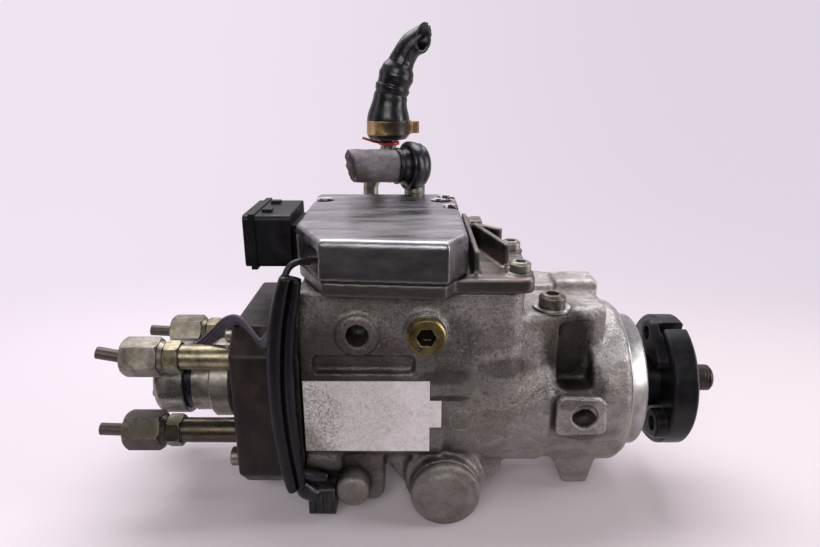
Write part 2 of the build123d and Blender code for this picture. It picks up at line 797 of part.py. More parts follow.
def angle_sensor():
    """Pick-up over the toothed wheel, carried by the cam ring."""
    base_z = sensor_wheel_r + 0.9
    arm = block(cam_x + cam_half_w, drive_body_x + sensor_wheel_t + 2, -sensor_half_w, sensor_half_w, base_z,
                base_z + sensor_rise - 0.6)
    return arm


# ---------------------------------------------------------------- distributor head

def head_outline():
    face = Rectangle(2 * head_half, 2 * head_half)
    return chamfer(face.vertices(), head_chamfer)


def distributor_head():
    head = extrude(place_x(head_x) * head_outline(), head_t)
    head = chamfer(head.edges().group_by(Axis.X)[0], 1.0)
    spigot = rod_x(rear_x, rear_x + head_spigot_len, head_spigot_r)
    spigot = chamfer(spigot.edges().group_by(Axis.X)[-1], 1.0)
    head += spigot
    cuts = [rod_x(head_x - 1, rear_x + head_spigot_len + 1, sleeve_r + seat_gap)]
    for y, z in outlets:
        cuts.append(rod_x(head_x - 1, head_x + holder_root + 0.2, holder_r + 1.0 + seat_gap, y, z))
        cuts.append(rod_x(head_x + holder_root, head_x + holder_root + 6, holder_port_r, y, z))
        angle = degrees(atan2(z, y))
        drill = Plane(origin=(head_x + holder_root + 4.5, 0, 0), z_dir=(0, y, z))
        cuts.append(extrude(drill * Circle(holder_port_r), outlet_ring_r))
    for y, z in head_screw_spots:
        cuts.append(rod_x(head_x - 1, rear_x + 1, head_screw_r + 0.3, y, z))
    return head - cuts


def distributor_sleeve():
    sleeve = tube_x(head_x, sleeve_x, sleeve_r, dist_rotor_r + run_gap)
    cuts = []
    for y, z in outlets:
        drill = Plane(origin=(head_x + holder_root + 4.5, 0, 0), z_dir=(0, y, z))
        cuts.append(extrude(drill * Circle(holder_port_r), sleeve_r + 2))
    return sleeve - cuts


def distributor_rotor():
    rotor = rod_x(dist_rotor_end_x, drive_body_end_x - dist_flange_t, dist_rotor_r)
    rotor += chamfer(rod_x(drive_body_end_x - dist_flange_t, drive_body_end_x, dist_flange_r).edges(), 0.6)
    groove = tube_x(-137.0, -134.0, dist_rotor_r + 1, dist_rotor_r - 2.5)
    return rotor - [rod_x(dist_rotor_end_x, drive_body_end_x, feed_hole_r), groove]


def head_screws():
    screws = []
    for y, z in head_screw_spots:
        screw = rod_x(head_x, head_x + head_screw_len, head_screw_r, y, z)
        cap = rod_x(head_x - head_screw_head_h, head_x, head_screw_head_r, y, z)
        cap = chamfer(cap.edges().group_by(Axis.X)[0], 0.6)
        key = extrude(place_x(head_x - head_screw_head_h, y, z) * hex_face(head_key_af), 2.4)
        screws.append(screw + cap - key)
    return screws


# ---------------------------------------------------------------- delivery outlets

collar_face_x = head_x - holder_len
nut_x1 = collar_face_x - holder_hex_t - nut_gap
nut_x0 = nut_x1 - nut_len


def delivery_holder(y, z):
    """Pressure-valve holder: threaded root, shank, hexagon and the thread for the union nut."""
    body = rod_x(collar_face_x, head_x, holder_r, y, z)
    body += rod_x(head_x, head_x + holder_root, holder_r + 1.0, y, z)
    body += hex_x(collar_face_x - holder_hex_t, collar_face_x, holder_hex_af, y, z, 11)
    end_x = collar_face_x - holder_hex_t
    body += rod_x(end_x - holder_thread_len, end_x, holder_thread_r, y, z)
    cuts = [rod_x(collar_face_x, head_x + holder_root, holder_bore_r, y, z)]
    cuts.append(rod_x(end_x - holder_thread_len, end_x + 9, holder_port_r, y, z))
    return body - cuts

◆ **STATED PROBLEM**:
Extract all of the data shown above and repeat it verbatim.

◆ **REPLY**:
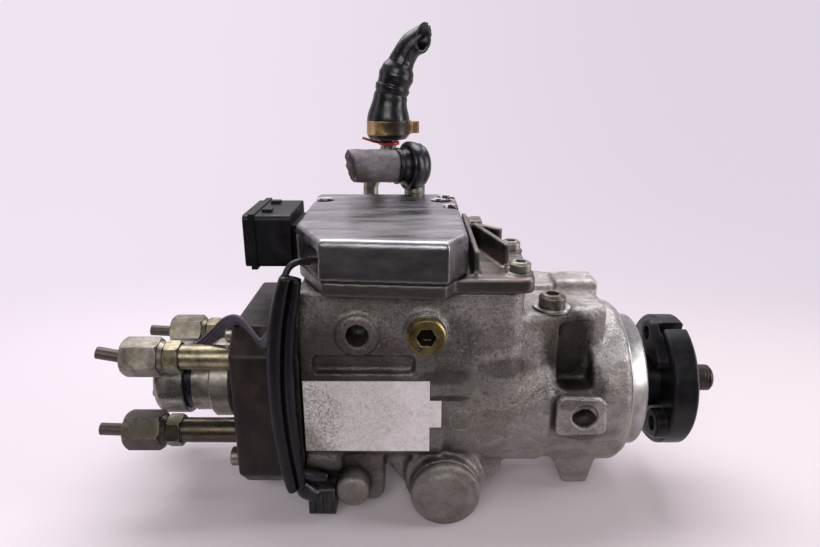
Write part 2 of the build123d and Blender code for this picture. It picks up at line 797 of part.py. More parts follow.
def angle_sensor():
    """Pick-up over the toothed wheel, carried by the cam ring."""
    base_z = sensor_wheel_r + 0.9
    arm = block(cam_x + cam_half_w, drive_body_x + sensor_wheel_t + 2, -sensor_half_w, sensor_half_w, base_z,
                base_z + sensor_rise - 0.6)
    return arm


# ---------------------------------------------------------------- distributor head

def head_outline():
    face = Rectangle(2 * head_half, 2 * head_half)
    return chamfer(face.vertices(), head_chamfer)


def distributor_head():
    head = extrude(place_x(head_x) * head_outline(), head_t)
    head = chamfer(head.edges().group_by(Axis.X)[0], 1.0)
    spigot = rod_x(rear_x, rear_x + head_spigot_len, head_spigot_r)
    spigot = chamfer(spigot.edges().group_by(Axis.X)[-1], 1.0)
    head += spigot
    cuts = [rod_x(head_x - 1, rear_x + head_spigot_len + 1, sleeve_r + seat_gap)]
    for y, z in outlets:
        cuts.append(rod_x(head_x - 1, head_x + holder_root + 0.2, holder_r + 1.0 + seat_gap, y, z))
        cuts.append(rod_x(head_x + holder_root, head_x + holder_root + 6, holder_port_r, y, z))
        angle = degrees(atan2(z, y))
        drill = Plane(origin=(head_x + holder_root + 4.5, 0, 0), z_dir=(0, y, z))
        cuts.append(extrude(drill * Circle(holder_port_r), outlet_ring_r))
    for y, z in head_screw_spots:
        cuts.append(rod_x(head_x - 1, rear_x + 1, head_screw_r + 0.3, y, z))
    return head - cuts


def distributor_sleeve():
    sleeve = tube_x(head_x, sleeve_x, sleeve_r, dist_rotor_r + run_gap)
    cuts = []
    for y, z in outlets:
        drill = Plane(origin=(head_x + holder_root + 4.5, 0, 0), z_dir=(0, y, z))
        cuts.append(extrude(drill * Circle(holder_port_r), sleeve_r + 2))
    return sleeve - cuts


def distributor_rotor():
    rotor = rod_x(dist_rotor_end_x, drive_body_end_x - dist_flange_t, dist_rotor_r)
    rotor += chamfer(rod_x(drive_body_end_x - dist_flange_t, drive_body_end_x, dist_flange_r).edges(), 0.6)
    groove = tube_x(-137.0, -134.0, dist_rotor_r + 1, dist_rotor_r - 2.5)
    return rotor - [rod_x(dist_rotor_end_x, drive_body_end_x, feed_hole_r), groove]


def head_screws():
    screws = []
    for y, z in head_screw_spots:
        screw = rod_x(head_x, head_x + head_screw_len, head_screw_r, y, z)
        cap = rod_x(head_x - head_screw_head_h, head_x, head_screw_head_r, y, z)
        cap = chamfer(cap.edges().group_by(Axis.X)[0], 0.6)
        key = extrude(place_x(head_x - head_screw_head_h, y, z) * hex_face(head_key_af), 2.4)
        screws.append(screw + cap - key)
    return screws


# ---------------------------------------------------------------- delivery outlets

collar_face_x = head_x - holder_len
nut_x1 = collar_face_x - holder_hex_t - nut_gap
nut_x0 = nut_x1 - nut_len


def delivery_holder(y, z):
    """Pressure-valve holder: threaded root, shank, hexagon and the thread for the union nut."""
    body = rod_x(collar_face_x, head_x, holder_r, y, z)
    body += rod_x(head_x, head_x + holder_root, holder_r + 1.0, y, z)
    body += hex_x(collar_face_x - holder_hex_t, collar_face_x, holder_hex_af, y, z, 11)
    end_x = collar_face_x - holder_hex_t
    body += rod_x(end_x - holder_thread_len, end_x, holder_thread_r, y, z)
    cuts = [rod_x(collar_face_x, head_x + holder_root, holder_bore_r, y, z)]
    cuts.append(rod_x(end_x - holder_thread_len, end_x + 9, holder_port_r, y, z))
    return body - cuts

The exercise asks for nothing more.